I dwell on this to paint a picture for you of the desperate levels our country has reached. I wonder what you would do if you were still with us. I know that only you could reprimand Robert and at times bring him to senses. After you died, all his compatriots sang him praises. Those that did not, were ostracised and fired from Zanu PF. Those that remained were too afraid but eventually plotted to remove him at gunpoint. Robert’s protégé, Emmerson Mnangagwa is now in charge. 

The final is the Unfinished Struggle to Finish the Struggles 

Dr. Nkomo, some have blamed you for failing to finish the struggles you fought. They question the many decisions you took at different momentous times in the history of our country. Why for example did you agree to sign the Lancaster House Agreement in 1979? Why did you accept the results of the 1980 elections? Why did you instruct Zipra forces to lay down their arms at Entumbane in 1980?  Why did you sign the Unity Accord, and join Mugabe in the government of national unity in 1987? I have heard similar blame laid against your compatriot, Nelson Mandela in South Africa.
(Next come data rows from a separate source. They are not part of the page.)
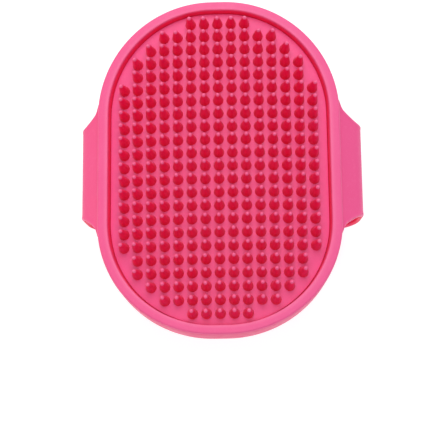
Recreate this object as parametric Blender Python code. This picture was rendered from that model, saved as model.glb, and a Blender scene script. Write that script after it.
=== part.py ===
"""Rubber curry brush for washing and massaging a pet.

A curved oval body carries a raised rim. A mat of conical nubs lies in the tray inside the rim. Two strap
halves hang from wings on the body's sides, curl round behind it and overlap under the palm, where four
mushroom studs on the one half button through a choice of holes in the other.

Metres. +Z points out of the nub face and +Y runs along the body. The brush stands on the heads of its strap
studs, nubs up, and the origin is on that surface, midway along and across the brush.
"""

import math

import bmesh
import bpy
from mathutils import Matrix, Vector

MM = 0.001
GAP = 0.3 * MM

# Body. Insets are measured in from its outline, and heights up from the nub face.
BODY_LENGTH = 123.0 * MM
BODY_WIDTH = 87.6 * MM
CORNER_RADIUS = 41.5 * MM
CORNER_STEPS = 12
FACE_RADIUS = 235.0 * MM
RIM_HEIGHT = 3.1 * MM
RIM_WIDTH = 4.3 * MM
RIM_ROUND = 0.7 * MM
WALL_FLARE = 0.4 * MM
BACK_DEPTH = 5.0 * MM
BACK_CHAMFER = 0.5 * MM
BACK_LIP = 2.6 * MM
RECESS_DEPTH = 1.5 * MM
MAT_THICKNESS = 1.6 * MM
MAT_CHAMFER = 0.3 * MM

# Nubs, in rows across the body. The rows at each end of the face are shorter than the full ones.
COLUMN_PITCH = 4.85 * MM
ROW_PITCH = 4.85 * MM
END_ROWS = (5, 9, 11, 13, 13)
FULL_ROW = 15
FULL_ROWS = 13
NUB_HEIGHT = 7.0 * MM
NUB_BASE_RADIUS = 1.85 * MM
NUB_TIP_RADIUS = 0.8 * MM
NUB_ROOT = 0.8 * MM
NUB_SIDES = 6
NUB_TWIST = math.radians(137.508)

# Wings and strap. A wing slopes out of the wall and carries on as a strap half, which turns down round a
# curl, runs along a leg and a haunch, and ends in a level crown.
STRAP_THICKNESS = 1.4 * MM
STRAP_HALF_WIDTH = 17.0 * MM
WING_ROOT_X = 43.0 * MM
WING_ROOT_HEIGHT = -3.2 * MM
WING_SLOPE = math.radians(40)
WING_LENGTH = 6.7 * MM
WING_FLARE = 5.6 * MM
WING_FLARE_POWER = 1.2
FILLET_SHARE = 0.22
FILLET_REACH = 2.2 * MM
WING_OVERLAP = 1.8 * MM
CURL_RADIUS = 3.4 * MM
LEG_SLOPE = math.radians(97)
CROWN_START = 32.0 * MM
HAND_ROOM = 26.0 * MM
STUD_HALF_REACH = 11.0 * MM
HOLE_HALF_REACH = 19.0 * MM
TIP_ROUND = 9.0 * MM
WING_STEPS = 6
CURL_STEPS = 6
TIP_STEPS = 5
STRAP_STEP = 3.5 * MM

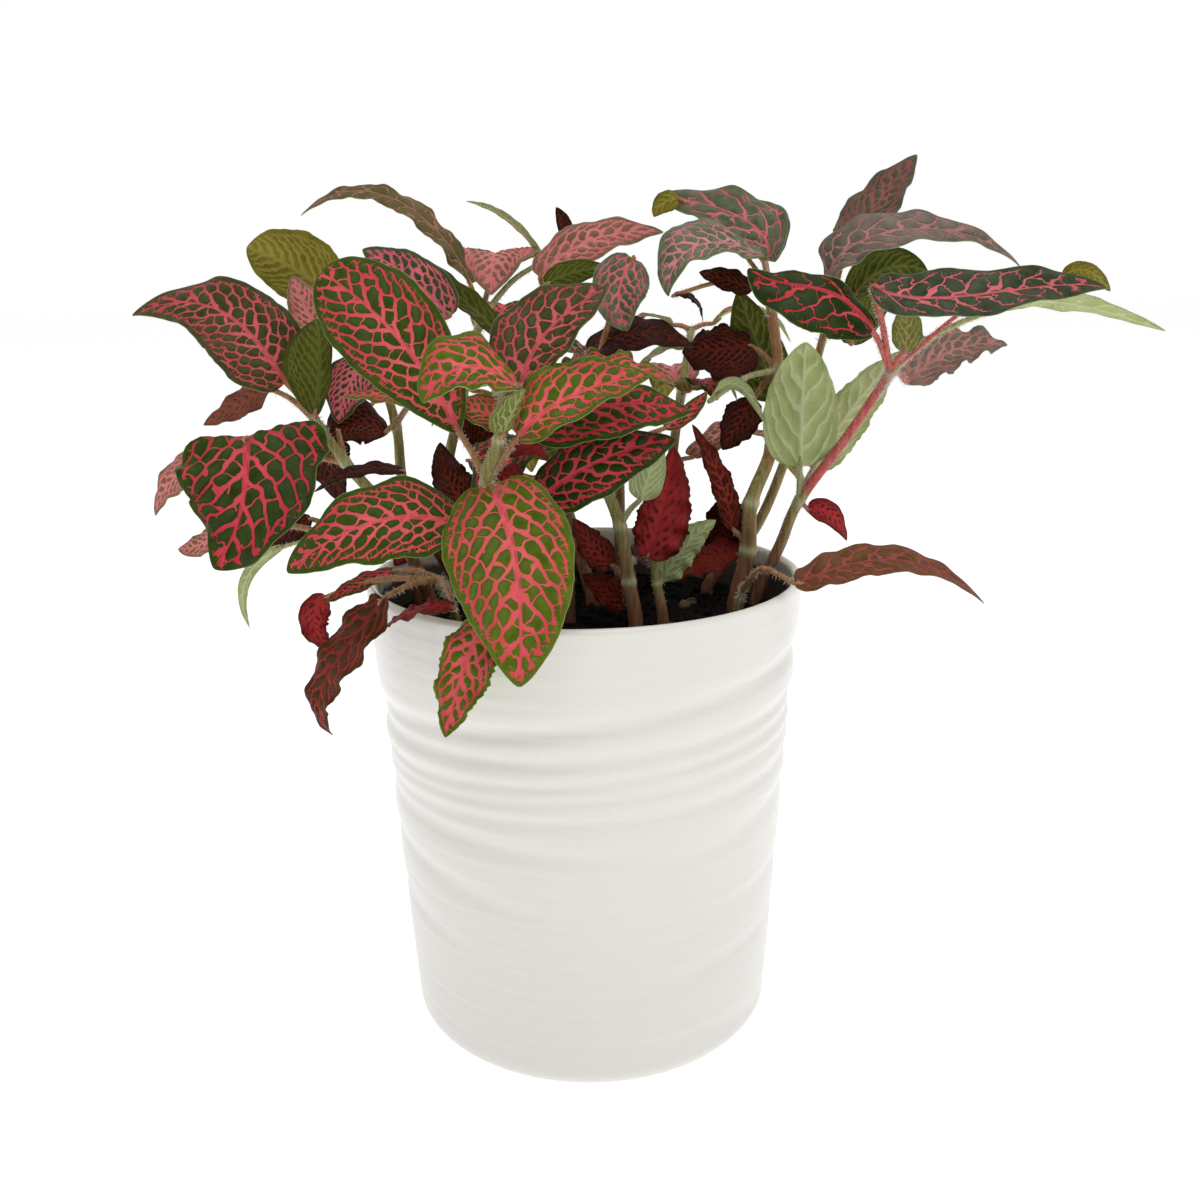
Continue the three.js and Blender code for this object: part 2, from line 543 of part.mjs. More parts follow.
function stemHole({ root, thick }) {
  const length = STEM_DEPTH + 10;
  const geometry = new THREE.CylinderGeometry(thick / 2 + GAP + 0.1, thick / 2 + GAP + 0.1, length, 6);
  geometry.rotateX(Math.PI / 2);
  geometry.translate(root[0], root[1], SOIL_TOP - STEM_DEPTH - GAP + length / 2);
  return solidOf(geometry);
}

function soil(shoots) {
  return Object.values(shoots).reduce((body, shoot) => body.subtract(stemHole(shoot)), soilBody());
}

// ---------------------------------------------------------------- stems

function stemPoints({ root, stem }) {
  const [x, y] = root;
  const buried = new THREE.Vector3(x, y, SOIL_TOP - STEM_DEPTH);
  const risen = new THREE.Vector3(x, y, SOIL_TOP + STEM_RISE);
  return [buried, risen, ...stem.map(place)];
}

// The stem tapers upwards and ends a little above its last pair of leaves.
function stemSolid(shoot) {
  const points = stemPoints(shoot);
  const last = points.length - 1;
  const curve = new THREE.CatmullRomCurve3(points, false, "catmullrom", 0.5);
  const path = [points[0]];
  for (let t = 1; t <= last; t += 0.5) path.push(curve.getPoint(t / last));
  const end = path[path.length - 1].clone();
  path.push(end.add(end.clone().sub(path[path.length - 2]).setLength(STEM_END)));
  let across = new THREE.Vector3(1, 0, 0);
  const rings = path.map((point, k) => {
    const ahead = path[Math.min(k + 1, path.length - 1)].clone().sub(path[Math.max(k - 1, 0)]).normalize();
    across = across.clone().addScaledVector(ahead, -across.dot(ahead)).normalize();
    const along = across.clone().cross(ahead);
    const radius = (shoot.thick / 2) * (1 - (STEM_TAPER * Math.max(0, k - 1)) / (path.length - 2));
    return Array.from({ length: STEM_SIDES }, (_, j) => {
      const a = (2 * Math.PI * j) / STEM_SIDES;
      return point
        .clone()
        .addScaledVector(across, radius * Math.cos(a))
        .addScaledVector(along, radius * Math.sin(a));
    });
  });
  return loft(rings);
}

// ---------------------------------------------------------------- leaves

// Half the width of a blade at s, from 0 at its base to 0 at its tip, and 1 where it is widest.
function outline(s, blunt, point) {
  const widest = blunt / (blunt + point);
  return (s ** blunt * (1 - s) ** point) / (widest ** blunt * (1 - widest) ** point);
}

// The one smooth curve through evenly spread points, at s from 0 to 1.
function midribAt(points, s) {
  const n = points.length - 1;
  return points.reduce((sum, point, i) => {
    let weight = 1;
    for (let j = 0; j <= n; j++) if (j !== i) weight *= (s * n - j) / (i - j);
    return sum.addScaledVector(point, weight);
  }, new THREE.Vector3());
}

// A row of points across the blade at s: folded up along the midrib, cupped, and waved at the edges.
function bladeRow(leafShape, s, columns) {
  const { face, halves, blunt = BLUNT, point = POINT, wave = 0.05, waves = 3, phase = 0.7 } = leafShape;
  const points = leafShape.midrib.map(place);
  const chord = points[points.length - 1].clone().sub(points[0]);
  const middle = midribAt(points, s);
  const ahead = midribAt(points, s + 1e-3).sub(midribAt(points, s - 1e-3)).normalize();
  const side = chord.cross(new THREE.Vector3(...face)).normalize();
  side.addScaledVector(ahead, -side.dot(ahead)).normalize();
  const up = side.clone().cross(ahead);
  return Array.from({ length: columns + 1 }, (_, k) => {
    const u = (2 * k) / columns - 1;
    const half = halves[u < 0 ? 0 : 1] * outline(s, blunt, point);
    const ripple = Math.sin(2 * Math.PI * waves * s + phase + (u > 0 ? 1.3 : 0)) * Math.min(1, 4 * (1 - s));
    const edge = (halves[0] + halves[1]) * wave * u * u * ripple;
    const lift = half * (Math.abs(u) * Math.sin(FOLD) - CUP * u * u) + edge;
    return middle.clone().addScaledVector(side, half * u * Math.cos(FOLD)).addScaledVector(up, lift);
  });
}

// Two faces of a row, each half the blade's thickness from it, as one ring.
function ringOf(row, normals, thickness) {
  const upper = row.map((p, j) => p.clone().addScaledVector(normals[j], thickness / 2));
  const lower = row.map((p, j) => p.clone().addScaledVector(normals[j], -thickness / 2));
  return [...upper, ...lower.reverse()];
}

// The slope of a grid of points at one place along one of its ways.
function slope(rows, i, j, di, dj) {
  const at = (a, b) =>
    rows[THREE.MathUtils.clamp(a, 0, rows.length - 1)][THREE.MathUtils.clamp(b, 0, rows[0].length - 1)];
  return at(i + di, j + dj).clone().sub(at(i - di, j - dj));
}

// The stalk's rings from the stem to the blade: as many points as the blade's, drawn in to a slim bar.
function stalkRings(leafShape, start, rows, normals) {
  const half = leafShape.stalk ?? STALK;
  const columns = rows[0].length - 1;
  const base = rows[0][columns / 2];
  const middle = start.clone().add(base).multiplyScalar(0.5);
  middle.z += STALK_ARCH * start.distanceTo(base);
  const bend = leafShape.via ? place(leafShape.via) : middle;
  start.addScaledVector(bend.clone().sub(start).normalize(), 0.5);
  const up = normals[0][columns / 2];
  let side = rows[0][columns].clone().sub(rows[0][0]).normalize();
  const rings = [];
  for (const [from, to] of [[bend, base], [start, bend]]) {
    const ahead = to.clone().sub(from).normalize();
    const before = side;
    side = before.clone().addScaledVector(ahead, -before.dot(ahead));
    if (side.length() < 0.4) {
      side = ahead.clone().cross(up);
      if (side.dot(before) < 0) side.negate();
    }
    side.normalize();
    const lift = side.clone().cross(ahead);
    const row = rows[0].map((_, j) => from.clone().addScaledVector(side, half * ((2 * j) / columns - 1)));
    rings.unshift(ringOf(row, row.map(() => lift), 1.5 * half));
  }
  return rings;
}

const BASE_END = 0.04; // where on the midrib the blade's first row is, and its last
const TIP_END = 0.985;
const MANY_WAVES = 3; // an edge with more waves gets more rows
const WIDE_BLADE = 25.4; // a blade wider than this gets four columns
const SLIM_BLADE = 11; // a blade slimmer than this gets fewer rows, as a plain one does
const TINY_BLADE = 7; // and one slimmer than this gets the fewest

function leafSolid(shoot, leafShape) {
  const width = leafShape.halves[0] + leafShape.halves[1];
  const columns = width >= WIDE_BLADE && !leafShape.plain ? 4 : 2;
  const plain = leafShape.plain || width < SLIM_BLADE;
  const wavy = (leafShape.waves ?? 0) > MANY_WAVES;
  const count = width < TINY_BLADE ? 4 : plain ? 5 : wavy ? 7 : 6;
  const rows = Array.from({ length: count }, (_, i) =>
    bladeRow(leafShape, BASE_END + ((TIP_END - BASE_END) * i) / (count - 1), columns),
  );
  const normals = rows.map((row, i) =>
    row.map((_, j) => slope(rows, i, j, 0, 1).cross(slope(rows, i, j, 1, 0)).normalize()),
  );
  const blade = rows.map((row, i) => ringOf(row, normals[i], BLADE));
  const start = stemPoints(shoot)[leafShape.growsFrom + 1].clone();
  const lower = (a) => a > columns && a < 2 * columns + 1;
  return loft([...stalkRings(leafShape, start, rows, normals), ...blade], lower);
}

// A stem with its leaves fused to it. Where a blade touches another it may close off a hollow, and that is
// filled, by leaving out the skins that face inwards.
function shootSolid(shoot) {
  const fused = shoot.leaves.reduce((body, each) => body.add(leafSolid(shoot, each)), stemSolid(shoot));
  const skins = fused.decompose().filter((skin) => skin.volume() > 0);
  return skins.reduce((body, skin) => body.add(skin));
}

// ---------------------------------------------------------------- the plant

const shoots = { ...SHOOTS };
for (const [name, sizes] of Object.entries(SPRIGS)) shoots[name] = sprig(sizes);

const group = new THREE.Group();
group.add(meshOf(pot(), "pot", 0xe6e3da, 0.35));
group.add(meshOf(soil(shoots), "soil", 0x17120f, 0.95));
for (const [name, shoot] of Object.entries(shoots)) {
  group.add(meshOf(shootSolid(shoot), "shoot_" + name, TONES[shoot.leaves[0].tone], 0.55));
}

export default group;
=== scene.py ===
"""A potted nerve plant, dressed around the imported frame: pot, loose peat, stems, veined leaves and hairs.

The plant is laid out in millimetres, +Z up, with the viewer's side at -Y and the origin at the pot's base.
Meshes are made in metres.
"""
import math

import bpy
import numpy as np
from mathutils import Matrix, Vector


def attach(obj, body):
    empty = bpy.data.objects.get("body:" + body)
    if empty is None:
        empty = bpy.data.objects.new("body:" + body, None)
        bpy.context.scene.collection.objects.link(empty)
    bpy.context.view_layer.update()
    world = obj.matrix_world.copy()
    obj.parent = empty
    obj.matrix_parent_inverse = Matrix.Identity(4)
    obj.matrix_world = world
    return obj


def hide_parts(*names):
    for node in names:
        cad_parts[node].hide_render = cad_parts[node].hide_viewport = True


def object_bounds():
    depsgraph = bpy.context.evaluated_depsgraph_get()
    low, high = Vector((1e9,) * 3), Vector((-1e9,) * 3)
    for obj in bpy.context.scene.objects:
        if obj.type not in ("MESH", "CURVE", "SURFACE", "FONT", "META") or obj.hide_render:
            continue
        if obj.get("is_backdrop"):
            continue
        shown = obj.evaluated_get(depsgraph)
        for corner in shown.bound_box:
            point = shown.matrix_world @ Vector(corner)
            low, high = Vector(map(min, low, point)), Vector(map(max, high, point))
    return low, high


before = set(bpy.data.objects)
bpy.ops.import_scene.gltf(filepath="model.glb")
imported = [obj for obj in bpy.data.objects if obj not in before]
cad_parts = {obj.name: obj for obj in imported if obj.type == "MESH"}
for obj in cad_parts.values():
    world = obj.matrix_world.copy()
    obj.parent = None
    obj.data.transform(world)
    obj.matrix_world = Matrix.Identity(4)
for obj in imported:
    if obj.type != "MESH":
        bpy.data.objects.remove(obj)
cad_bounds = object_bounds()

MM = 0.001
TURN = 2 * math.pi

# ---------------------------------------------------------------- the reference view
# A place on the plant is given as it is seen from one viewpoint: across and down that view, in pixels of
# a square 1200 wide, and how far it stands forward of the pot's axis, in mm.

EYE = np.array([7.5, -356.0, 227.3])
FOCAL = 1212.0
CENTRE = 600.0
PITCH, YAW, ROLL = (math.radians(a) for a in (15.06, -0.49, -0.82))

AHEAD = np.array([math.sin(YAW) * math.cos(PITCH), math.cos(YAW) * math.cos(PITCH), -math.sin(PITCH)])
LEVEL = np.array([math.cos(YAW), -math.sin(YAW), 0.0])
OVER = np.cross(LEVEL, AHEAD)
RIGHT = math.cos(ROLL) * LEVEL + math.sin(ROLL) * OVER
UP = math.cos(ROLL) * OVER - math.sin(ROLL) * LEVEL


def seen(across, down, forward):
    ray = AHEAD + RIGHT * (across - CENTRE) / FOCAL + UP * (CENTRE - down) / FOCAL
    return EYE + ray * (-forward - EYE[1]) / ray[1]


def place(spot):
    """A point of the view, as a tuple, or a point in space, as an array."""
    return seen(*spot) if isinstance(spot, tuple) else spot


# ---------------------------------------------------------------- dimensions, in mm

RIM_RADIUS = 65.0
BASE_RADIUS = 55.7
POT_HEIGHT = 141.0
WALL = 3.0
FLOOR = 5.0
FOOT_ROUND = 6.0
HEEL = 8.0  # height over which the inside turns into the floor
HEEL_IN = 6.0  # and how far in it goes
LIP_ROUND = 1.4
SOIL_TOP = 126.0
SOIL_LUMP = 1.2
SEAT = SOIL_TOP - 14.0  # up to here the peat is plain, under its uneven top
SEAT_IN = 0.6  # how much narrower the pot's inside is there than at the lip
GAP = 0.3
STEM_DEPTH = 13.0
STEM_RISE = 2.5
BLADE = 0.45  # thickness of a leaf
EDGE = 0.16  # thickness of its margin
BLUNT = 0.42  # a leaf's outline, at its stalk
POINT = 0.8  # and at its tip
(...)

With the comfort of distance and time, it is easy to pass judgement on you, and to criticise your decisions and choices. But is it fair? We did not walk in your shoes, or live your reality. What we do know, without any doubt, is that you were a man of peace, a democrat, a nationalist. We know that you sacrificed a lot for our freedom. You risked your life, and lost your freedom for many years. You suffered immense indignity, and persecution for your beliefs and convictions. You watched your comrades, cadres and people die in their thousands, simply because they believed in you, and the cause to which you had inspired them.  You did what you did, just as we must do, what we must do. 

Your country, Zimbabwe, desperately needs you to rescue it. It needs another you to save it. Your simplicity, humanity and humility are sorely missed now. Your social welfare and social justice wiring was captured by Judith Todd, who herself is a great heroine of our struggle for independence for her support to our liberation fighters. Judith described how she wanted to make an appointment to see you, after you had been kicked out of government by Mugabe. You told her to get into any taxi outside any hotel in Bulawayo, and instruct the driver to take her to Nkomo’s house in Pelandaba. “They all know where I stay”, you said. When Judith got to the house after your bodyguards ushered her in, she says it was like walking into nightmare. Over 50 people were in the lounge, some with broken bones, some with bruises, some in bloodied bandages. You were personally working the phone trying to raise money to help them all. “Even just ten dollars” you were shouting on the phone.

Baba, who is going to be our Joshua Nkomo in our collapsing health system where hospitals have no medicines and equipment, where doctors and nurses are overworked, and paid a pittance, and patients cannot afford the expensive medication that is prescribed. In an economy, that serves a small corrupt political and military elite. In a country, that has no water, no electricity, no money, no fuel, no hope and no responsive leadership. In a country where it is hard to get one hands on just ten dollars, 40 years after independence. 

Baba, you once said ‘the country will never die, young people will save it.” We know that it is young people who liberated our country. They fought and died for us to be free. You of course know that my own father, Sidney your protégé was in his late twenties when he was first jailed by Ian Smith, and was 40 years old at independence in 1980. Who will inspire our young people now to see hope in the midst of despair, to seek justice in the face of abuse, to speak out when silenced, to demand change in the face of exploitative and violent politics, to stand up and be counted as they did when you asked them to liberate their country from racist oppressive rule. To resist authoritarian rule and the elites behind it. To save their country!  

Who is our Joshua Nkomo of today? Perhaps we should not ask you to come back after all. Rather, it is for those who are listening to your voice, those who know understand and appreciate your ideas, who share and are inspired by your values, to pick up the baton, and continue where you left off.

Thank you for listening and God bless Zimbabwe!